Le courtier n’a pas de délai fixe pour informer son client de changements. Mme Chauvin dit que la pratique courante dans l’industrie est de prévenir son client un mois avant le changement ou le renouvellement. « Il faut que le client ait le temps de magasiner, s’il le désire. Si le courtier l’avise trois semaines avant, c’est correct. Toutefois, s’il ne le fait que deux jours à l’avance, il sera pris en défaut de ne pas avoir agi en conseiller consciencieux », dit-elle.

Si ses protections sont diminuées par rapport à son précédent contrat, le courtier doit aussi prendre garde de bien avertir son client. « Le courtier a le devoir d’éclairer son client.
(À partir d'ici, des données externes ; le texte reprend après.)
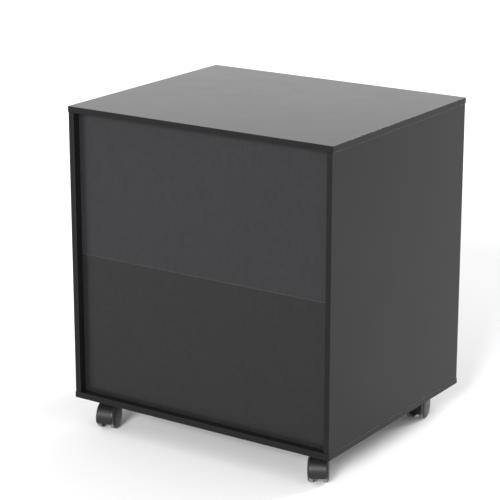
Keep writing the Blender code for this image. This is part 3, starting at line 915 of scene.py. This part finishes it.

Il ne doit pas être le dernier à être mis au courant du changement lorsqu’il a une réclamation. Par exemple, si le client a une couverture de refoulement d’égout de 40 000 $ et que le nouvel assureur lui offre seulement 25 000 $, le courtier doit l’aviser de la situation », dit la syndic.

Mme Chauvin dit que le courtier peut signifier verbalement au client qu’il y a un changement à sa police. Elle recommande toutefois d’inscrire une note à son dossier pour que l’on puisse retrouver une preuve tangible de la communication faite au client. « L’écrit demeure néanmoins le véhicule tout indiqué, surtout lors d’un transfert. C’est au cabinet de décider de la marche à suivre, mais l’écrit demeure le plus clair », dit-elle.
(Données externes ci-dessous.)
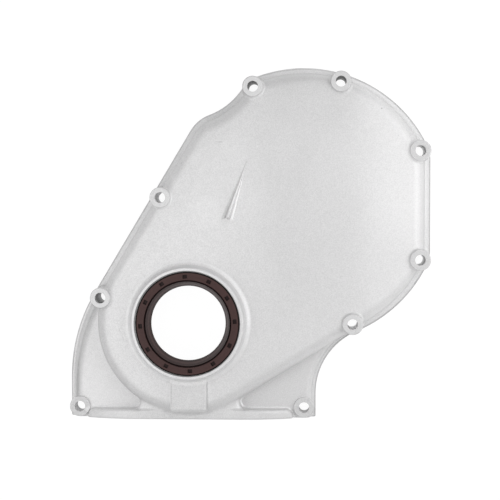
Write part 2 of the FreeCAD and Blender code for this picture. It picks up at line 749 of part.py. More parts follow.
fillet(cover, "pan_corners", "Sizes.pan_corner",
       lambda at, edge: abs(at.y - PAN) < 0.001 and edge.BoundBox.ZLength > 1
       and (abs(at.x - value(RIGHT_EDGE)) < 0.001 or abs(at.x + value(LEFT_EDGE)) < 0.001))

# Crankshaft oil seal
FRONT = "Sizes.hub_level - Sizes.seal_recess"
CASE_TOP = FRONT + " - Sizes.seal_skin"
CASE_OUTER = "Sizes.seal_radius - Sizes.seal_cover"
CASE_INNER = CASE_OUTER + " - Sizes.case_leg"
UNDER = CASE_TOP + " - Sizes.case_sheet - Sizes.seal_under"

seal_body = new_body("seal_body")
seal_sketch = sketch_on(seal_body, "seal_section", "XZ_Plane")
draw_corners(seal_sketch, [
    (CASE_OUTER, SEAT),
    ("Sizes.seal_radius - Sizes.seal_rear_rim", SEAT),
    ("Sizes.seal_radius", SEAT + " + Sizes.seal_rear_rim"),
    ("Sizes.seal_radius", FRONT + " - Sizes.seal_rim"),
    ("Sizes.seal_radius - Sizes.seal_rim", FRONT),
    (CASE_INNER + " - Sizes.seal_face_over", FRONT),
    (CASE_INNER + " - Sizes.seal_face_over", FRONT + " - Sizes.seal_groove_deep"),
    (CASE_INNER + " - Sizes.seal_groove_in", FRONT + " - Sizes.seal_groove_deep"),
    (CASE_INNER + " - Sizes.seal_groove_in", FRONT + " - Sizes.lip_top"),
    (CASE_INNER + " - Sizes.lip_in", FRONT + " - Sizes.lip_deep"),
    (CASE_INNER + " - Sizes.lip_heel_in", SEAT + " + Sizes.lip_stand"),
    (CASE_INNER + " - Sizes.lip_head_in", SEAT + " + Sizes.lip_stand"),
    (CASE_INNER + " - Sizes.lip_head_in", FRONT + " - Sizes.lip_shoulder_deep"),
    (CASE_INNER + " - Sizes.lip_neck_in", FRONT + " - Sizes.lip_neck_deep"),
    (CASE_INNER + " - Sizes.lip_root_in", UNDER),
    (CASE_INNER + " + Sizes.seal_wrap", UNDER),
    (CASE_INNER + " + Sizes.seal_wrap", CASE_TOP + " - Sizes.case_sheet"),
    (CASE_INNER, CASE_TOP + " - Sizes.case_sheet"),
    (CASE_INNER, CASE_TOP),
    (CASE_OUTER, CASE_TOP),
])
revolve(seal_body, "seal_rubber", seal_sketch)
spring_groove_sketch = sketch_on(seal_body, "spring_groove_section", "XZ_Plane")
SPRING_PLACE = [(CASE_INNER + " - Sizes.lip_head_in", FRONT + " - Sizes.spring_deep")]
draw_circles(spring_groove_sketch, SPRING_PLACE, "Sizes.spring_groove")
spring_groove = feature(seal_body, "Groove", "spring_groove")
spring_groove.Profile = spring_groove_sketch
spring_groove.ReferenceAxis = (spring_groove_sketch, ["V_Axis"])
spring_groove.Angle = 360
doc.recompute()
POCKET_CIRCLE = CASE_INNER + " + Sizes.pocket_out"
pocket_sketch = sketch_on(seal_body, "pocket_outline", "XY_Plane", [
    ("Base.z", FRONT),
    ("Rotation.Angle", "Sizes.pocket_start_angle"),
])
draw_corners(pocket_sketch, [
    (POCKET_CIRCLE + " - Sizes.pocket_across / 2", "-Sizes.pocket_wide / 2"),
    (POCKET_CIRCLE + " + Sizes.pocket_across / 2", "-Sizes.pocket_wide / 2"),
    (POCKET_CIRCLE + " + Sizes.pocket_across / 2", "Sizes.pocket_wide / 2"),
    (POCKET_CIRCLE + " - Sizes.pocket_across / 2", "Sizes.pocket_wide / 2"),
])
face_pocket = feature(seal_body, "Pocket", "face_pocket", Length="Sizes.pocket_deep")
face_pocket.Profile = pocket_sketch
doc.recompute()
face_pockets = feature(seal_body, "PolarPattern", "face_pockets", Occurrences="Sizes.pocket_count")
face_pockets.Originals = [face_pocket]
face_pockets.Axis = (pocket_sketch, ["N_Axis"])
face_pockets.Angle = 360
seal_body.Tip = face_pockets
doc.recompute()

seal_case = new_body("seal_case")
case_sketch = sketch_on(seal_case, "case_section", "XZ_Plane")
draw_corners(case_sketch, [
    (CASE_INNER, CASE_TOP + " - Sizes.case_sheet"),
    (CASE_OUTER + " - Sizes.case_sheet", CASE_TOP + " - Sizes.case_sheet"),
    (CASE_OUTER + " - Sizes.case_sheet", SEAT),
    (CASE_OUTER, SEAT),
    (CASE_OUTER, CASE_TOP),
    (CASE_INNER, CASE_TOP),
])
revolve(seal_case, "case_ring", case_sketch)

garter_spring = new_body("garter_spring")
spring_sketch = sketch_on(garter_spring, "spring_section", "XZ_Plane")
draw_circles(spring_sketch, SPRING_PLACE, "Sizes.spring_groove - Sizes.spring_gap")
revolve(garter_spring, "spring_ring", spring_sketch)

PIECES = [cover, seal_body, seal_case, garter_spring]

for each in doc.Objects:
    if "Invalid" in each.State or "Error" in each.State:
        raise RuntimeError("%s did not build: %s" % (each.Name, each.State))
os.makedirs("parts", exist_ok=True)
for piece in PIECES:
    if piece.Shape.isNull() or not piece.Shape.isValid():
        raise RuntimeError("%s has no valid shape" % piece.Label)
    piece.Shape.exportStep(os.path.join("parts", piece.Label + ".step"))
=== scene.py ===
import json
import math

import bpy
from bpy.props import FloatProperty, FloatVectorProperty, IntProperty, PointerProperty
from mathutils import Euler, Matrix, Vector


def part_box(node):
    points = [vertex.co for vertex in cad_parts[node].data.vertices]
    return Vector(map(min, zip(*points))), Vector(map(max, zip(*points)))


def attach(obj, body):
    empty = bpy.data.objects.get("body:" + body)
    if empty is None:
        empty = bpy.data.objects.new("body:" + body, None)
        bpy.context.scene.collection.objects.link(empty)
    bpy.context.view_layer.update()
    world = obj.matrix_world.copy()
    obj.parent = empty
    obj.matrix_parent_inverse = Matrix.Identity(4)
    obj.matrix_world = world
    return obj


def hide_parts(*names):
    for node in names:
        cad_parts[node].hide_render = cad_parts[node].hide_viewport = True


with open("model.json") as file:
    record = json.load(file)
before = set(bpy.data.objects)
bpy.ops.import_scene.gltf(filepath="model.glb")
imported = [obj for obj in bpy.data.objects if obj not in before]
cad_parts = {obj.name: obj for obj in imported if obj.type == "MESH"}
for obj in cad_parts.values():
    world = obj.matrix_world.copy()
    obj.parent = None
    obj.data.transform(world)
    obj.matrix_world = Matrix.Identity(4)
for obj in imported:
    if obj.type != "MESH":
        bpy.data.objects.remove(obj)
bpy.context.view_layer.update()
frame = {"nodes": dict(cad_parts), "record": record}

bl_info = {
    "name": "Timing cover",
    "version": (1, 0, 0),
    "blender": (4, 5, 0),
    "location": "View3D > Sidebar > Timing cover",
    "description": "Finishes a cast timing cover with its crankshaft seal and sets it on a studio stage",
    "category": "Object",
}

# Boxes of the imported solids, in metres
COVER_LOW, COVER_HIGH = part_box("timing_cover")
SEAL_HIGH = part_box("seal_body")[1]
SPRING_LOW, SPRING_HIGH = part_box("garter_spring")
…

Oublier d’informer un client d’un changement à son contrat d’assurance peut couter cher au courtier. Autant en matière de déontologie que monétairement. L’amende minimale imposée par la Chambre pour une faute déontologique est de 2 000 $ par chef d’accusation. Le montant maximal a quant à lui été établi à 50 000 $ par chef. Une réprimande peut être inscrite à son dossier. Il peut aussi être suspendu, voir radié, selon la gravité de la faute.


Achat d’AXA par Intact : la concentration doit être divulguée

La Chambre de l’assurance de dommages a émis un avis à la suite de l’acquisition d’AXA Canada par Intact Corporation financière. L’organisme d’autorèglementation rappelle aux courtiers que s’ils concentrent plus de 60 % de leur volume auprès d’Intact, ils devront le divulguer à leurs clients.
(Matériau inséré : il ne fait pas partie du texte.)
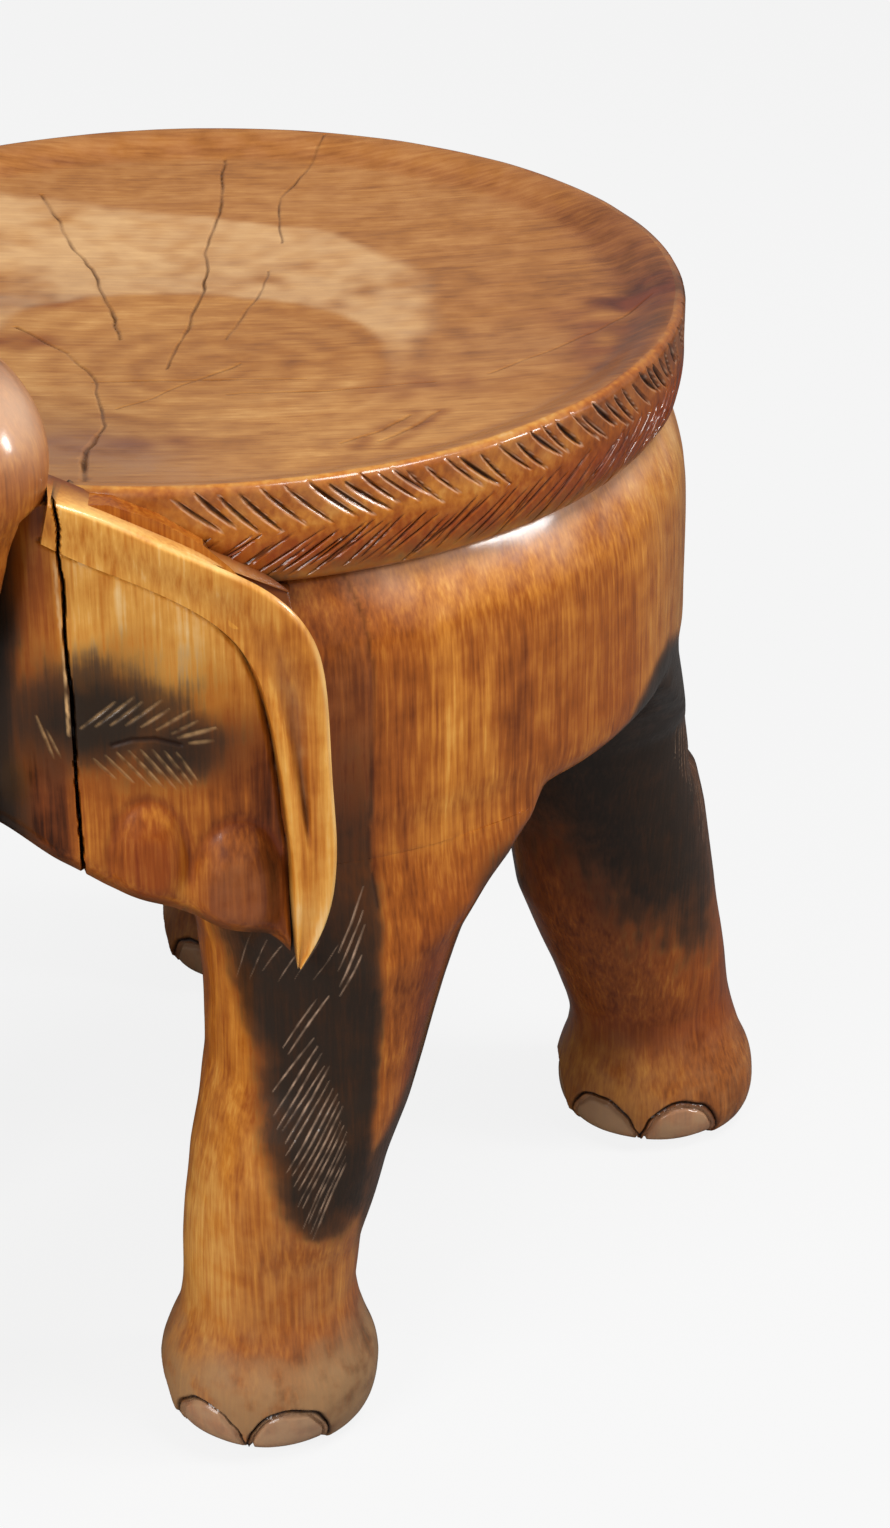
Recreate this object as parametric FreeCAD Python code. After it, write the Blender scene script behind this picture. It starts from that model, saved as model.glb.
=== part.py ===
import FreeCAD, Part
import math
import os

os.makedirs("parts", exist_ok=True)
V = FreeCAD.Vector

# Carved wooden stool in the form of an elephant, in millimetres, +Z up, the elephant facing -Y.
# Everything is set out from the axis of the round seat and from the floor.

# Seat
seat_radius = 190.0
seat_thickness = 39.0
lip_width = 13.0
lip_drop = 6.0
dish_depth = 9.0
rim_round = 3.0
band_undercut = 5.5
band_lower_height = 17.0

# Body drum
leg_height = 255.0
body_height = 110.0
body_proud = 2.0
shoulder_drop = 26.0
belly_round = 9.0

# Legs and feet: each place is its distance in from the body's side and from its front or back
sole_radius = 27.0
front_foot = (80.0, 87.0)
rear_foot = (80.0, 29.0)
front_foot_radius = 42.0
rear_foot_radius = 43.0
foot_bulge_height = 23.0
front_ankle_radius = 33.0
rear_ankle_radius = 35.0
ankle_height = 56.0
front_shin = (75.0, 91.0)
rear_shin = (86.0, 42.0)
front_shin_radius = 35.5
rear_shin_radius = 39.5
shin_height = 98.0
front_knee = (68.0, 108.0)
rear_knee = (87.0, 59.0)
knee_radius = 41.5
knee_drop = 95.0
front_thigh = (66.0, 117.0)
rear_thigh = (88.0, 77.0)
front_thigh_radius = 50.0
rear_thigh_radius = 45.0
thigh_drop = 43.0
front_hip = (65.0, 124.0)
rear_hip = (80.0, 84.0)
hip_radius = 72.0
hip_inset = 3.0
hip_flare = 0.14
hip_flare_drop = 60.0
toenail_width = 32.0
toenail_height = 18.0
toenail_proud = 1.5
toenail_spacing = 45.0
toenail_turn = 8.0

# Head block: its cheeks face forwards and outwards, a little proud of the seat
cheek_angle = 46.5
cheek_proud = 6.0
head_let_in = 64.0
head_depth = 69.0
jaw_front_drop = 84.0
jaw_rise = 14.0
jaw_sag = 3.0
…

« Les répercussions de l’achat d’AXA Canada par Intact sont nombreuses, écrit la Chambre dans son avis. Pour plusieurs représentants, ceci signifie un changement de leur concentration du volume d’affaires. Depuis l’entrée en vigueur des modifications apportées au Règlement sur les renseignements à fournir au consommateur (no. 3) établi en 2007 et 2008, le représentant en assurance de dommages a, entre autres, l’obligation de divulguer une concentration du volume d’affaires du cabinet en assurance des particuliers auprès d’un assureur ou d’un groupe financier supérieure à 60 %. Cette concentration doit être divulguée lors d’une soumission, de l’envoi de la police et du renouvellement de la police. »

Mme Chauvin précise toutefois que les courtiers ayant commis une telle faute sont punis d’une amende minimale et d’une suspension à court terme. Elle mentionne aussi que les courtiers sont de mieux en mieux sensibilisés à cette problématique, qu’elle dit être en décroissance depuis dix ans.

Le consultant Aldo Arcaro suggère deux pistes de solution aux courtiers pour éviter tout désagrément. Tout d’abord, lors d’un transfert, faire insérer une clause « grand-père » de longue durée pour éviter d’avoir à annoncer une mauvaise nouvelle à ses clients. Ce type de clause « grand-père » est semblable à celle que l’on retrouve lors d’un transfert en bloc. M. Arcaro recommande aussi au courtier faisant un transfert de s’entendre avec l’assureur pour que ce dernier s’engage à communiquer avec le client pour l’informer des changements à la police.

Ensuite, M. Arcaro recommande aux courtiers de faire ajouter les mêmes produits et services que ceux offerts par l’assureur antérieur. Le but est d’éviter que leurs clients apprennent bêtement lors d’une réclamation qu’ils ne sont plus couverts.